Frequently Asked Questions

Outdoor oilfield instrument enclosures in Anchorage should be specified in UV-stabilized, cold-temperature impact modified ABS — not standard general-purpose ABS grade. The specification criteria: minimum notched Izod impact strength of 250 J/m at -30°C (ASTM D256, tested per ASTM D4812 conditioning), UV resistance per ASTM D4459 or ASTM D1435 with documented color and impact retention after accelerated weathering, and UL 94 V-0 flame rating if the enclosure houses electrical components. For enclosures in NEC Class I Division 2 hazardous locations on Cook Inlet or North Slope facilities, the enclosure must be certified for that classification by a Nationally Recognized Testing Laboratory (NRTL) — ABS material certification alone is not sufficient; the complete enclosure assembly must carry the appropriate classification listing. Suppliers in Anchorage providing ABS enclosures for oilfield service should be able to provide the material data sheet showing cold-temperature impact test values at -30°C and the UL 94 flame certification document, not just a verbal assurance that the product is 'suitable for outdoor use.'
ABS and HDPE compete for construction equipment guard and cover applications in Anchorage, and the decision typically comes down to stiffness versus toughness and fabrication method. ABS has a flexural modulus of 2.1–2.5 GPa versus HDPE's 0.6–1.4 GPa — ABS is 2–4x stiffer, which means an ABS panel can be thinner and lighter than an HDPE panel to achieve the same deflection resistance under a given applied load. ABS also machines and solvent-bonds more cleanly than HDPE, making it easier to fabricate complex assembled covers and enclosures in an Anchorage shop. HDPE's advantage is superior cold-temperature impact toughness — HDPE does not exhibit a ductile-to-brittle transition at Alaska temperatures and can absorb very high impact energy at -40°F without shattering. For equipment guards that will take repeated tool impacts, plow through brush, or survive being run over on job sites, HDPE's virtually unlimited cold-temperature toughness may justify its lower stiffness. For equipment housings, instrument covers, and structural panels where dimensional precision and fabricated assembly quality matter, ABS is the better choice. Cold-temperature impact modified ABS/PC alloy bridges the gap for applications requiring both stiffness and cold-weather toughness.

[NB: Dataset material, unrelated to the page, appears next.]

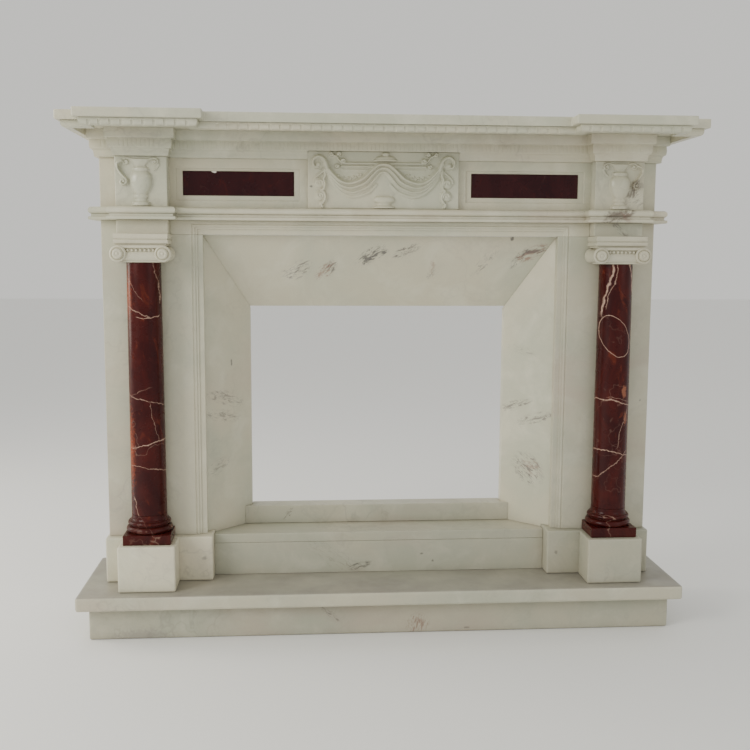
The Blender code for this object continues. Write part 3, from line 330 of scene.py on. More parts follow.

Yes — thermoforming of ABS sheet is a capability offered by several Anchorage plastic fabrication shops, and it is one of the primary reasons ABS is the dominant material for custom equipment housing and cover fabrication in the region. ABS sheet thermoforms at 120–135°C with excellent draw ratio capability — forming depth of 0.5–1.0x the sheet width without thinning failure in well-designed molds. Vacuum forming is the most common Anchorage thermoforming method for ABS: a wooden or aluminum male plug generates a female cavity form, ABS sheet is clamped, heated uniformly in an oven or radiant heater, drawn over the plug with vacuum, cooled, trimmed, and finished. Typical dimensional accuracy of thermoformed ABS enclosure shells is ±1.5–3.0 mm on part features without secondary machining — adequate for non-critical housing applications. For features requiring tighter tolerances (hinge mounting holes, gasket groove dimensions), CNC machining of the thermoformed shell to final dimension adds the required precision. Turnaround for one-off or low-volume thermoformed ABS housings in Anchorage is typically 5–10 business days from approved drawing, which is substantially faster than injection molded parts that require tooling lead times of 8–14 weeks.
ABS has significant chemical resistance limitations that Anchorage oilfield buyers must evaluate before specifying it for fluid-contact applications. ABS is not resistant to: concentrated organic solvents including ketones (MEK, acetone), esters, aromatic hydrocarbons (toluene, xylene, benzene), and chlorinated solvents — all of which cause rapid surface crazing, swelling, and loss of structural integrity. In practical oilfield terms, this means ABS should not be in direct contact with aromatic crude oil (typical Alaska crudes have 15–25% aromatic content), neat NGL condensate streams, or most industrial cleaning solvents used in maintenance operations. ABS performs acceptably in contact with water, produced brine, dilute acids and bases (pH 4–10 at ambient temperature), methanol at concentrations below 30%, and glycol. For oilfield enclosure applications where the housing is not in direct contact with process fluids — instrument junction boxes, control panel housings, cable management — these chemical limitations are irrelevant and ABS is fully appropriate. For any ABS component that will contact process fluids directly, verify chemical compatibility against the specific fluid chemistry before procurement.
Custom machined ABS components from Anchorage shops carry short lead times relative to most materials because ABS rod, plate, and sheet stock is consistently available from local distributors without mainland ordering delays. A typical custom ABS machined part — enclosure mounting bracket, instrument panel cutout, custom adapter plate — can be quoted and delivered in 3–7 business days for quantities up to 50 pieces, with single-piece prototype machining available on 1–2 business day turnaround at most Anchorage job shops. Thermoformed ABS housings with CNC-machined features run 7–14 business days depending on fixture complexity. Larger production runs (100–500 pieces) of simple ABS turned or milled components run 10–15 business days. For Anchorage buyers managing active construction or oilfield project schedules where ABS components are on the critical path, the local stock availability is a real schedule advantage over specialty materials that must be ordered from the Lower 48. Buyers should note that cutting ABS from sheet or plate is substantially more material-efficient than rod for flat-panel applications — asking Anchorage suppliers to nest multiple parts per sheet reduces both material cost and waste.